Courtesy Photo Nathan Ingman sits on top of the Canadian Moose he shot with a bow near the North Dakota and Canada border. The moose's Pope and Young score came in at 181, which is a North Dakota record. The closest Pope and Young score in the state was 162-3/8 points in 1994.

As for the only moose he saw, Dickinson's Nathan Ingman's moose turned out to a record breaker.

Ingman downed a Canadian Moose, whose antlers width measure 57 inches and the Pope and Young score marked at 181, a couple miles north of the Columbus.

"Nothing really full hit until I got him loaded up in my pickup," Ingman said.

The previous high Pope and Young score for a Canadian Moose was 162-3/8 set back in 1994.

"I thought it was incredible that I got one," Ingman said. "There are guys who have hunted for moose and not even seen any. The fact that I got a moose is terrific for me."

His hunting expedition started around 7 a.m. as he left his house to go to the Lostwood National Wildlife Reserve north of Stanley. He didn't see anything moving, so he traveled up to Bowbells to the grain elevator to ask around.

"They said there are a lot of moose going back and forth between Canada and North Dakota," Ingman said. "I went through Columbus and started going back east through country roads."

After driving past Columbus and on a country road, he spotted the moose lying near a slew.

"I looked over to my right and I saw there was a slew there," Ingman said. "I saw a big dark spot, I saw it move and I saw antlers."

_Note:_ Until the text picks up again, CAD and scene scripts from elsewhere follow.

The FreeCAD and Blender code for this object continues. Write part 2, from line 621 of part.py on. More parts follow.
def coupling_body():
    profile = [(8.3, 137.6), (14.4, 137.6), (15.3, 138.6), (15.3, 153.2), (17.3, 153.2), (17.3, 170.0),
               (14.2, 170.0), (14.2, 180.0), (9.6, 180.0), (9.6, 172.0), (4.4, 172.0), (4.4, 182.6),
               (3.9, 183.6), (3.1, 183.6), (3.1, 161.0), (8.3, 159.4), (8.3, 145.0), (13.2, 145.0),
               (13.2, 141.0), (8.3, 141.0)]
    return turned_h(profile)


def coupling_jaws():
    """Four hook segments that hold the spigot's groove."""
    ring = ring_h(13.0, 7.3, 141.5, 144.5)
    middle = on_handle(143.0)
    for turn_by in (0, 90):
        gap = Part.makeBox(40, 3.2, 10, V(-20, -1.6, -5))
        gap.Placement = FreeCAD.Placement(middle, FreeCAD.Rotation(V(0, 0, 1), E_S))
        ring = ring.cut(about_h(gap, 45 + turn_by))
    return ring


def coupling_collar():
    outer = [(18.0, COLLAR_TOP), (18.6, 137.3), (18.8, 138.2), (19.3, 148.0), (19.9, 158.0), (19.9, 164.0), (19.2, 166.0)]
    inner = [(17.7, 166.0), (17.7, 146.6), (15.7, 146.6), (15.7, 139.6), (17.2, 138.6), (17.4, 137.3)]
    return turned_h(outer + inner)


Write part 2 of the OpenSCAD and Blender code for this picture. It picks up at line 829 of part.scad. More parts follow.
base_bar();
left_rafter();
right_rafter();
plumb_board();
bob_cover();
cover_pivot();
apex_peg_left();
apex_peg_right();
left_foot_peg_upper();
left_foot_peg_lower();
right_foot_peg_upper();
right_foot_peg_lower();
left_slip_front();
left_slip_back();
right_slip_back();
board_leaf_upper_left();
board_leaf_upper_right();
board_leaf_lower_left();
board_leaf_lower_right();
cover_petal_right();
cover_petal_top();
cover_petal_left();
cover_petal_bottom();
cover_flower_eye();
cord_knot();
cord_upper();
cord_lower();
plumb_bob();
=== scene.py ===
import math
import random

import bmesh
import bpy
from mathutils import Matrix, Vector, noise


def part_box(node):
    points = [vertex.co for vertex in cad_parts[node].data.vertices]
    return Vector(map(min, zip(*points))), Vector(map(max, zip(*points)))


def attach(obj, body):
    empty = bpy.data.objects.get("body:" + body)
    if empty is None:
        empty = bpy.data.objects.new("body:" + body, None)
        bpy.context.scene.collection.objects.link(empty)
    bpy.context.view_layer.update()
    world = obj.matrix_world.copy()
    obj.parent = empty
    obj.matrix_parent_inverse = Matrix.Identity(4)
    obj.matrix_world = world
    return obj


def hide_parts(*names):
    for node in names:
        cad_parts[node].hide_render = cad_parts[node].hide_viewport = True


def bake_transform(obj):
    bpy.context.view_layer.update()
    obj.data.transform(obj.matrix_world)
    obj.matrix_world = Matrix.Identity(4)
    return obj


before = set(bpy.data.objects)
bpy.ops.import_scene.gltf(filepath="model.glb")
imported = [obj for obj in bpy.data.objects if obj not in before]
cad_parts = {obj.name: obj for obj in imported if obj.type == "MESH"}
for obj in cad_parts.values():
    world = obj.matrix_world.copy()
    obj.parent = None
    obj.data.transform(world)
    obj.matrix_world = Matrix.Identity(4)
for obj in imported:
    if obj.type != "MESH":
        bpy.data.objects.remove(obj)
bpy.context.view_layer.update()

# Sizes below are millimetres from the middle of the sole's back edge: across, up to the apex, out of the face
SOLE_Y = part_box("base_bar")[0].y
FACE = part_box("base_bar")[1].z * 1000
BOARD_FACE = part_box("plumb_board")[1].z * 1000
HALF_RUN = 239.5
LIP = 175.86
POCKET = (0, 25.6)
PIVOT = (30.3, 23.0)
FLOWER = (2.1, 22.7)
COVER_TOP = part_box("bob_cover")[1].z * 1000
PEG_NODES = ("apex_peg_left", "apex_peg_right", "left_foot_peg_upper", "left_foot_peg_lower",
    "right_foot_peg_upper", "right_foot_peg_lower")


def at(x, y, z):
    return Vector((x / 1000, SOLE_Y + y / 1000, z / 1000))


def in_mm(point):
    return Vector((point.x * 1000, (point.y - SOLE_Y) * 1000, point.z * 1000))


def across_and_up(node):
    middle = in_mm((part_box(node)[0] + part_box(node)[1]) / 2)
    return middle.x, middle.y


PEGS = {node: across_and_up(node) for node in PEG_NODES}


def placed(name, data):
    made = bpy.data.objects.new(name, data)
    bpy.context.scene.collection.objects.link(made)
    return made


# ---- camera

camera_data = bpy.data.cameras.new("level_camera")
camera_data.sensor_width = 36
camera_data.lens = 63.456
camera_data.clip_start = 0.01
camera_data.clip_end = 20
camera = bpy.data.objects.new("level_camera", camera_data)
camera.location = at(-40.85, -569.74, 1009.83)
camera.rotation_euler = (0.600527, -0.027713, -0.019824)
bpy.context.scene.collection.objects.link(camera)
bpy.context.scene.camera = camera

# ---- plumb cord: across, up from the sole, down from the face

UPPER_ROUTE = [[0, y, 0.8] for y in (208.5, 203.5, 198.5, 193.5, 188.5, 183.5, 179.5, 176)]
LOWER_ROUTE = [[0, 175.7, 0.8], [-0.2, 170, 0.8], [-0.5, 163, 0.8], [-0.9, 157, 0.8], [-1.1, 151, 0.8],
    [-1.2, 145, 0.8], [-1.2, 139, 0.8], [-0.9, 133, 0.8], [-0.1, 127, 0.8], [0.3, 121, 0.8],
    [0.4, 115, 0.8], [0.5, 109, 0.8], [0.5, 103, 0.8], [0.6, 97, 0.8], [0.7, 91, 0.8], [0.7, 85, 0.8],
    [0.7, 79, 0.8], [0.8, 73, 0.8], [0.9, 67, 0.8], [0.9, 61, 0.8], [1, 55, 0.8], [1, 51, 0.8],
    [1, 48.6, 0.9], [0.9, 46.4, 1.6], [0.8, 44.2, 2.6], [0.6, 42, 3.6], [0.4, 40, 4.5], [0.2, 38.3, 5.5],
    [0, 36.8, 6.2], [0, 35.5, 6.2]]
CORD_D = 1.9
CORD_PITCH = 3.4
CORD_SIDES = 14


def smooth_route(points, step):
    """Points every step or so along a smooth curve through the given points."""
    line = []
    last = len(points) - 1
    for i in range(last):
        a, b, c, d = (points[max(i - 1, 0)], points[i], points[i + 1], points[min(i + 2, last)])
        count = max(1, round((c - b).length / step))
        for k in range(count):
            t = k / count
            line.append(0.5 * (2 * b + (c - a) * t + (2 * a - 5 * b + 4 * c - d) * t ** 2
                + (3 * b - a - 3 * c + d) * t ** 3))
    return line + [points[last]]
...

Ingman stopped his pickup and watched. He eventually drove around the side and started to sneak up on the moose, which was still lying down. He sighted the moose within 37 yards.

"He was just kind of dozing off and I was waiting for him to get up," Ingman said. "A pickup came driving along the road and watched the moose. They hadn't seen me until I had shot."

When the farmers in the pickup started watching, the moose got a little hesitant and stood up. He made a couple grunts to stop him. That's when Ingman fire his first and only shot.

Ingman didn't know it was a kill shot, because the moose walked through multiple slews. He tracked the moose in a zig-zag pattern until finally the moose laid down.

The Dickinson resident stopped and snuck up to get into the right position to take another shot at the moose. However, his 30 minutes of sneaking were all for nothing as the moose laid dead in the slew.

"When I walked up to him, I thought he's decent size," Ingman said. "You see all these hunting shows where they are up in Canada and there are these big moose with big paddles."

Steve Goroski, North Dakota Bowhunters Association vice president, said moose numbers in the state are fairly abundant, but it just depends on the parts of the state.

"Not necessarily if you get in the right area," he said. "The moose population in the northwest part of the state in the Minot, Kenmare area has been growing quite a bit."

After Ingman downed the moose, he walked back to the road and some farmers gave him a ride back to his pickup. They helped load the moose into the back of Ingman's truck.

"The farmers up there were extremely helpful in helping me retrieve my moose," Ingman said.

One of the farmers, Mitch Strom, who lives north of Columbus, said nearly everyone up there is a hunter and knew what Ingman, being by himself, was going through.

"If I was in that position, I'd look for some help out of the area," Strom said. "We told him if he needed help getting it out of there and loaded it up to give us a call. All the guys up here are hunters themselves and kind of knew where he was coming from. It's just kind of the North Dakota way and help out a friend or neighbor."